Size bir sır vereyim mi? Hepimizin obsesyonel (takıntısal) eğilimlerimiz olabilir. Çünkü beynimiz obsesyon üretmeye yatkındır!
Obsesyonlar 3-6 yaş aralığında tüm çocuklarda görülmeye başlanır. Belli sayılarda bir şeyleri tekrarlama, belli bir düzene göre hareket etme, yastığı olmadan uyumama şeklinde vb. Çocukların gelişiminde bu obsesyonel görünen dönem normaldir. O dönem için çocuklar ritüeller ve törensel davranışlar üstünden öğrenirler. Bahsi geçen yaş aralığı yani 3-6 yaş çocukların dünyayı keşfe çıktıkları yaş olduğundan bazı şeyleri tekrarlamak, öğrenmelerini pekiştirir. Ancak bu durum bir süre sonra geçer ve takıntılar ortadan kalkar.
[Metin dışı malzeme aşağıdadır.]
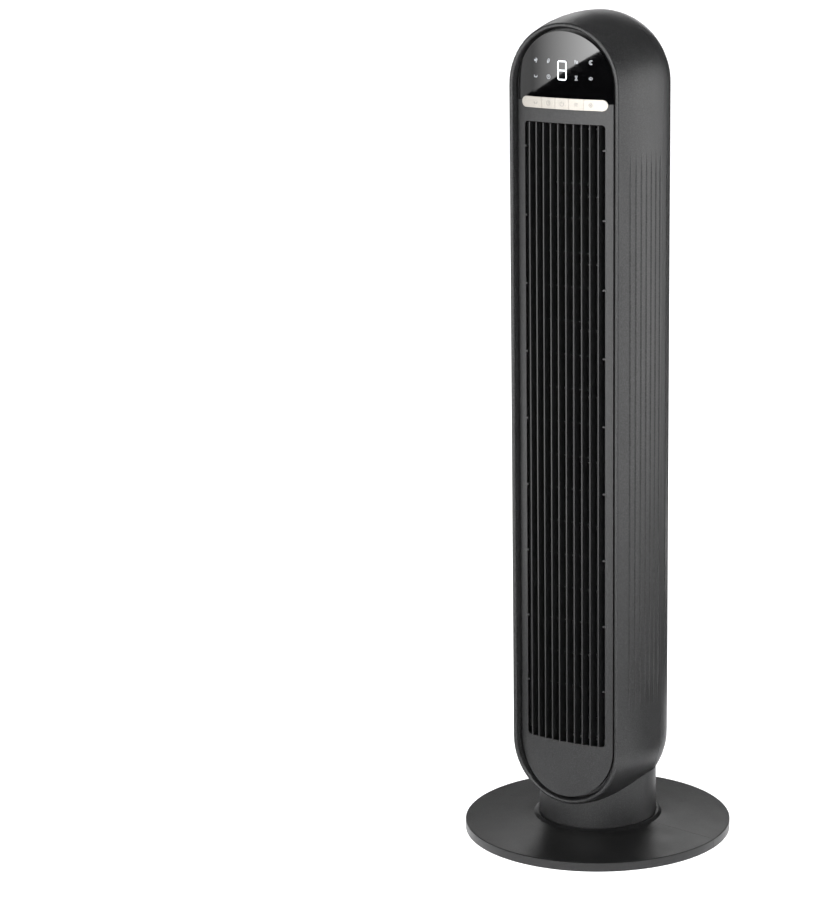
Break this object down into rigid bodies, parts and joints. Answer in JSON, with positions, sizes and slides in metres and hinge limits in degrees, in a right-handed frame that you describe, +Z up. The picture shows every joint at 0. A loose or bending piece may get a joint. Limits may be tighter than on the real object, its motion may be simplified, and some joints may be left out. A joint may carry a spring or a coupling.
{
  "type": "tower fan",
  "caption": "Slim upright tower fan with rounded ends, a finned front outlet, a dark display with a key strip, and a round swivelling base.",
  "frame": {"origin": "floor level, on the swivel axis at the centre of the round base", "axes": "+Z up, -Y out of the front grille, +X to the right as seen from the front"},
  "size_m": [0.3, 0.3, 0.9199],
  "materials": {
    "charcoal_shell": "fine grained charcoal plastic",
    "grille_plastic": "satin charcoal plastic",
    "base_plastic": "semi-gloss black plastic",
    "underside_plastic": "matt black plastic",
    "ballast_steel": "bare pressed steel",
    "foot_rubber": "matt rubber",
    "screw_steel": "zinc plated",
    "black_screw": "black oxide",
    "pivot_steel": "turned steel",
    "gear_plastic": "natural acetal",
    "bush_bronze": "sintered bronze",
    "inner_plastic": "matt black plastic",
    "impeller_plastic": "glass filled black plastic",
    "hub_aluminium": "turned aluminium",
    "motor_steel": "galvanised steel",
    "lamination_steel": "stacked laminations",
    "winding_copper": "enamelled copper",
    "display_gloss": "high gloss black",
    "circuit_board": "solder mask green",
    "component_black": "moulded black",
    "light_guide": "milky clear",
    "key_champagne": "satin champagne",
    "cable_sheath": "smooth black sheath"
  },
  "bodies": {
    "base": {"base_front_cover": "base_plastic", "base_rear_cover": "base_plastic", "base_plate": "underside_plastic", "base_weight": "ballast_steel", "base_feet": "foot_rubber", "base_screws": "screw_steel", "cord_gland": "foot_rubber", "pivot_post": "pivot_steel", "slide_ring": "gear_plastic", "sun_gear": "gear_plastic", "pivot_washer": "pivot_steel", "pivot_nut": "pivot_steel"},
    "tower": {"turntable": "inner_plastic", "turntable_screws": "screw_steel", "neck_collar": "charcoal_shell", "swivel_motor": "motor_steel", "swivel_motor_screws": "screw_steel", "front_housing": "charcoal_shell", "rear_housing": "charcoal_shell", "housing_screws": "black_screw", "front_grille": "grille_plastic", "display_lens": "display_gloss", "display_board": "circuit_board", "display_board_screws": "screw_steel", "digit_module": "light_guide", "indicator_lights": "light_guide", "infrared_receiver": "component_black", "key_switches": "component_black", "motor_deck": "inner_plastic", "top_deck": "inner_plastic", "bearing_rubber": "foot_rubber", "bearing_bush": "bush_bronze", "motor_housing": "motor_steel", "motor_stator": "lamination_steel", "motor_windings": "winding_copper", "motor_bearings": "pivot_steel", "motor_cushions": "foot_rubber", "motor_screws": "screw_steel", "air_guide": "inner_plastic", "air_tongue": "inner_plastic", "power_board": "circuit_board", "power_board_parts": "component_black", "display_cable": "cable_sheath"},
    "impeller": {"motor_rotor": "lamination_steel", "motor_shaft": "pivot_steel", "drive_hub": "hub_aluminium", "upper_axle": "pivot_steel", "impeller_cage": "impeller_plastic"},
    "pinion": {"swivel_pinion": "gear_plastic"},
    "swing_button": {"swing_button": "key_champagne"},
    "timer_button": {"timer_button": "key_champagne"},
    "power_button": {"power_button": "key_champagne"},
    "mode_button": {"mode_button": "key_champagne"},
    "speed_button": {"speed_button": "key_champagne"}
  },
  "joints": [
    {"name": "oscillate", "type": "hinge", "parent": "base", "child": "tower", "pos_m": [0, 0, 0.03], "axis": [0, 0, 1], "range_deg": [-45, 45]},
    {"name": "pinion_spin", "type": "hinge", "parent": "tower", "child": "pinion", "pos_m": [0.0375, 0, 0.048], "axis": [0, 0, 1], "range_deg": [-180, 180]},
    {"name": "impeller_spin", "type": "hinge", "parent": "tower", "child": "impeller", "pos_m": [0, 0.004, 0.47], "axis": [0, 0, 1], "continuous": true},
    {"name": "swing_press", "type": "slide", "parent": "tower", "child": "swing_button", "axis": [0, 1, 0], "range_m": [0, 0.0008], "stiffness_N_per_m": 800},
    {"name": "timer_press", "type": "slide", "parent": "tower", "child": "timer_button", "axis": [0, 1, 0], "range_m": [0, 0.0008], "stiffness_N_per_m": 800},
    {"name": "power_press", "type": "slide", "parent": "tower", "child": "power_button", "axis": [0, 1, 0], "range_m": [0, 0.0008], "stiffness_N_per_m": 800},
    {"name": "mode_press", "type": "slide", "parent": "tower", "child": "mode_button", "axis": [0, 1, 0], "range_m": [0, 0.0008], "stiffness_N_per_m": 800},
    {"name": "speed_press", "type": "slide", "parent": "tower", "child": "speed_button", "axis": [0, 1, 0], "range_m": [0, 0.0008], "stiffness_N_per_m": 800}
  ],
  "couplings": [
    {"joint": "pinion_spin", "follows": "oscillate", "ratio": 4}
  ]
}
Oysaki OKB masum takıntılardan daha fazlasıdır.
Daha önceki yazımda obsesyonların ve kompulsiyonların ne olduğunu konuşmuştuk. Şimdi isterseniz gelin genetik faktörler dışında başka nelerin OKB nin bir bireyde oluşmasını sağladığını görelim.. Evet beynimiz obsesyonlar üretmeye uygun bir yapıya sahip o halde fark nerede?
Bu iki farklı kişinin bir kapının koluna dokunmaları sırasında beyinlerinden alınmış görüntüler. SARI ve KIRMIZI renkli alanlar beynin bu eylem sırasında aktif hale gelen yerleri. Dikkat ederseniz iki beyinde farklı aktiviteler var. Oysaki yapılan şey aynı, bir kapı koluna dokunmak. OKB li olan kişinin beyni çok daha aktif ve çalışmada. İlk başlarda bunun bir beyin hastalığı olduğu düşünülmüşse de, kişinin OKB si tedavi edilince arada bir farkın kalmadığını görmüşler. Artık biliyoruz ki bu farkın sebebi BEYİNLERİN PROGRAM FARKI. OKB li kişiler farkında olmadan beyinlerini takıntılar üretmeye PROGRAMLI hale getirmişler.
Programlamaktan kastım şu;
Kişi takıntısı olan nesneye (yukarıdaki deneyde kapı koluydu) ne zaman yaklaşsa bunla ilgili bir çok düşünce ve duygu yaşamaya başlıyor ve buna yönelik bir tepkiler dizisi geliştiriyor. Mesela dokunmama, dokunacaksa mendille veya eldivenle dokunma, bunlar olmadan dokunduysa hemen ellerini yıkama gibi… Bu tutumlar bir süre sonra kişi farketmeden beynini adeta PROGRAMLIYOR.
Alışkanlıklara benzetiyorum bu hali. Nasıl ki bir şeye alışkanlık geliştirirsek ondan uzak durmak zorlaşır değil mi? İşte OKB li beyinde bazı davranışları yapmaktan kendini alamamaya adeta programlanıyor. Ancak size bir iyi haberim var, bu durum tedaviyle TERSİNE çevrilebiliyor. Ancak alışkanlıklara benzettiysem bu hastalığın hafife alınabileceğini ima etmiyorum. Planlı ve programlı bir terapi süreci OKB nin tedavisi için çok gereklidir. Çoğu zaman sadece ilaç tedavisi hastalığın tedavisinde yeterli olmayabiliyor. Araştırmalarda tedavide en iyi sonucun Bilişsel Terapiyle alındığını gösteriyor ve kendi deneyimlerimden de bunun doğru olduğunu görüyorum. Tedavi aşamasını bir sonraki yazı da tartışacağız. Görüşmek üzere.